猫物語二作

 最近、本当に偶然タイミングが合っただけなのか、猫又を題材にしたコミックスが連続で2作発売された。


電撃大王 2010年 11月号 [雑誌]


 のりタマはイメージがなかったので雑誌で。


ネコあね。(1) (講談社コミックス)


 題材は一緒だけど、中身はかなり印象が違う。「のりタマ」も「ネコあね」も、ひょんなことから猫又になり、人間に変身できるようになった女の子と主人公の日常の交流を描いた物語、という点では一緒なんだけど、逆にいえばそこ以外共通点がない。

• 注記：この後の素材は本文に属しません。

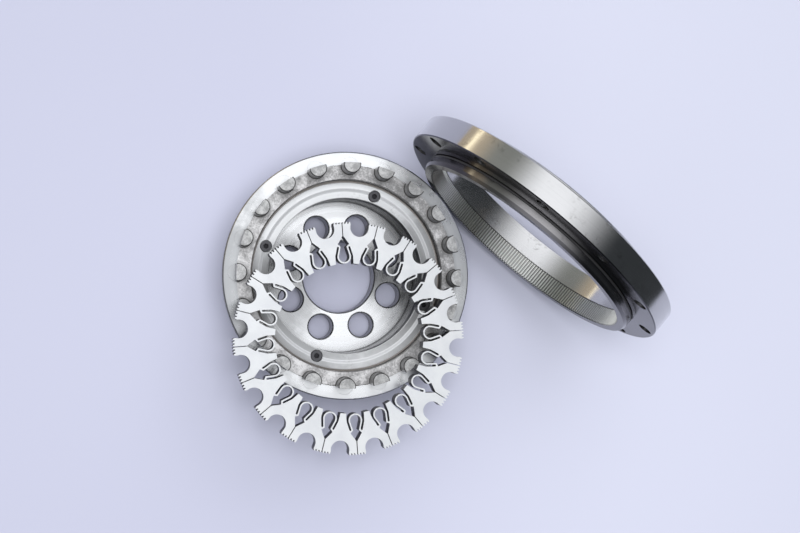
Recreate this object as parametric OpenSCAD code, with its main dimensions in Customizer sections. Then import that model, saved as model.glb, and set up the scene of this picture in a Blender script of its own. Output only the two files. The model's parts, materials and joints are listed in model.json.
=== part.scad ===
// Strain wave gear with a segmented flexure ring, shown with its three units pulled apart.
// 1. The base unit: a hub, a crossed roller bearing round it, and a pin carrier that turns
//    on the bearing and holds a circle of half-round drive pins.
// 2. The flexure ring: toothed segments joined by omega-shaped leaf springs. It lies askew
//    on the tops of the drive pins.
// 3. The ring gear: an internal gear with two teeth more, standing on its flange rim.
// Put together, the notches of the flexure ring drop over the drive pins and the rim of the
// pin carrier runs into the rear bore of the ring gear.
// Origin: hub axis, on the surface that the base stands on. +Z is the hub axis.

/* [Hub] */
// Radius of the through bore
hub_bore_r = 15; // [8:0.1:16.5]
// Thickness of the hub disc
hub_disc_t = 10.5; // [6:0.1:12]
// Number of screw holes in the disc
hub_hole_count = 8; // [3:1:10]
// Radius of each screw hole
hub_hole_r = 5.1; // [2:0.1:6]
// Radius of the circle of screw holes
hub_hole_circle_r = 22.15; // [21:0.05:25]
// Direction of the first screw hole
hub_hole_turn = 20.5; // [0:0.5:45]
// Radius of the recess above the disc
recess_r = 31.6; // [30.5:0.1:36]
// Wall between the recess and the bearing seat
hub_wall_t = 4.6; // [4:0.1:7]
// Width of the foot shoulder that carries the inner race
foot_shoulder = 2.8; // [1.5:0.1:3.3]
// Height of the foot, up to the bearing seat
foot_h = 14; // [12.5:0.1:20]
// Width of the turned groove round the disc
disc_groove_w = 0.4; // [0.2:0.05:1]
// Depth of the turned groove round the disc
disc_groove_d = 0.6; // [0.2:0.05:2]
// Break on machined edges
edge = 0.5; // [0.2:0.05:0.7]

/* [Bearing] */
// Width of the bearing
bearing_w = 10; // [9:0.1:14]
// Radial height of the bearing, inner seat to outer seat
bearing_section = 7.95; // [7.9:0.05:9]
// Gap between the inner and the outer race
race_gap = 0.7; // [0.4:0.05:1]
// Number of crossed rollers
roller_count = 48; // [12:2:50]
// Radius of a roller
roller_r = 2; // [1.5:0.05:2.1]
// How much shorter than its own diameter a roller is
roller_short = 0.1; // [0.05:0.05:0.4]
// Running play of a roller in its grooves
roller_play = 0.03; // [0.01:0.01:0.06]
// Thickness of a spacer disc between two rollers
spacer_t = 1; // [0.6:0.1:1.05]
// How far a spacer stays inside the roller radius
spacer_inset = 0.1; // [0.05:0.05:0.5]
// Height of the threaded lock ring below the bearing
lock_ring_h = 3.8; // [2.5:0.1:3.9]
// Radial width of the lock ring
lock_ring_w = 3.55; // [2:0.05:3.6]
// Gap between the bearing and its seat in the pin carrier
seat_gap = 0.05; // [0.02:0.01:0.1]

/* [Retainer ring] */
// Height of the retainer ring
retainer_h = 7; // [6:0.1:8]
// How far the retainer reaches out over the inner race
retainer_reach = 1.7; // [1:0.1:2.5]
// Drop from the outer land to the inner land
land_drop = 0.8; // [0.3:0.05:1.2]
// Width of the outer land
outer_land_w = 2.3; // [1.5:0.1:2.6]
// Width of the soft step between the two lands
land_step_w = 1.5; // [0.8:0.05:2]
// Number of retainer screws
screw_count = 4; // [2:1:12]
// Direction of the first retainer screw
screw_turn = 20.5; // [0:0.5:90]
// Distance of the screw circle from the recess wall
screw_inset = 2.8; // [2.7:0.05:3.1]
// Radius of a counterbore
counterbore_r = 2.5; // [2.35:0.05:2.6]
// Depth of a counterbore below the outer land
counterbore_d = 2.8; // [2.6:0.1:3.5]
// Radius of a screw head
screw_head_r = 2.2; // [1.8:0.05:2.3]
// Height of a screw head
screw_head_h = 2.5; // [1.8:0.1:2.6]
// Radius of a screw shank
screw_shank_r = 1.2; // [0.8:0.05:1.5]
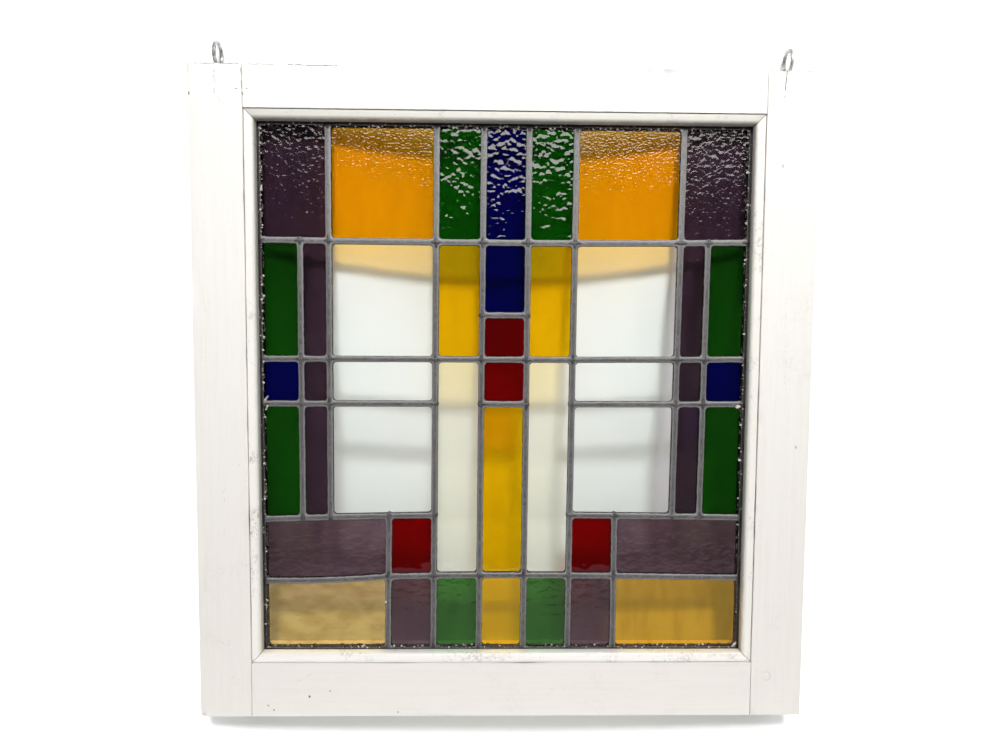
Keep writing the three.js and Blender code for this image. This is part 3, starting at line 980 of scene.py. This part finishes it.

 のりタマの猫又「タマ」はどちらかというと、「人間の言葉が喋れる猫」というスタンスである。猫の言葉を主人公の女の子に翻訳してあげたりはするものの、行動原理は猫そのものだ。(恐らく)元々野良猫だったのだろうと思われる。逆に「人間の価値観を理解している猫又」らしき人物も登場するのだが……。
 なお、のりタマの作者はヘッドホン娘で有名なオオツカマヒロさん。HPはこちら。1話がウェブコミックこちらで試し読みできる。


 ネコあねの猫又「杏子」は「自分では、人間のように行動できると思っている猫」とでも言ったらいいだろうか。こちらは、言動は「猫っぽい人間」である。作中でも、主人公が友人に猫又を見られてしまい「猫のコスプレ好きだ」といってごまかそうとするシーンがある。そもそも、飼い猫だった杏子が主人公の姉になろうと頑張る、というのがこの作品の主題なので当たり前だが……。
 また、のりタマが女の子の主人公と猫又の女の子の交流を描いているため、サービスシーンどころか色気のいの字もない(おっちょこちょいの姉と手のかかる妹というイメージ)のに比べ、ネコあねは冒頭から数えるのが面倒になるくらいサービスシーンがある(シンプルな絵柄のせいか全然いやらしさは感じないが)。


 どっちも面白いかというのは甲乙つけがたいけれど、雰囲気は明らかに違う。のりタマの方はよつばとのように読者の目線が一歩引いている。ネコあねの方は主人公が男の子で学生ということもあって、明らかに主人公に感情移入することを前提に書かれており、わかりやすい。
 とりあえずのりタマの方は試し読みできるので、気に入ったら是非。











 ところで。どうやらのりタマには1巻時点で猫又が「3人」登場しているようだ。タマはもちろんのこと、物音に驚いて耳が飛び出したヤコ、そしてルカもだ。ルカはヤコについて「親戚みたいなもの」といっており、苗字も同じ、そして……最終ページの写真のヤコの左上に、帽子を被ったルカと思しき人物が写っている。
 ヤコの職業はなんだろう? 一室を占拠していたのは専用サーバだろう。読んでいる書籍には「ショットガン・シークエンスにおけるアライメントの精度向上に関する研究」と書かれているようだ。これはどうも生物学用語らしい。写真の「黒津生化学研究所(?)」という看板からすると、やはり生物工学の研究者ということになるのだろうか。だとすると、猫又という存在そのものの(つまり自分という存在の)根源を研究している……のかもしれない。単なる推測だが。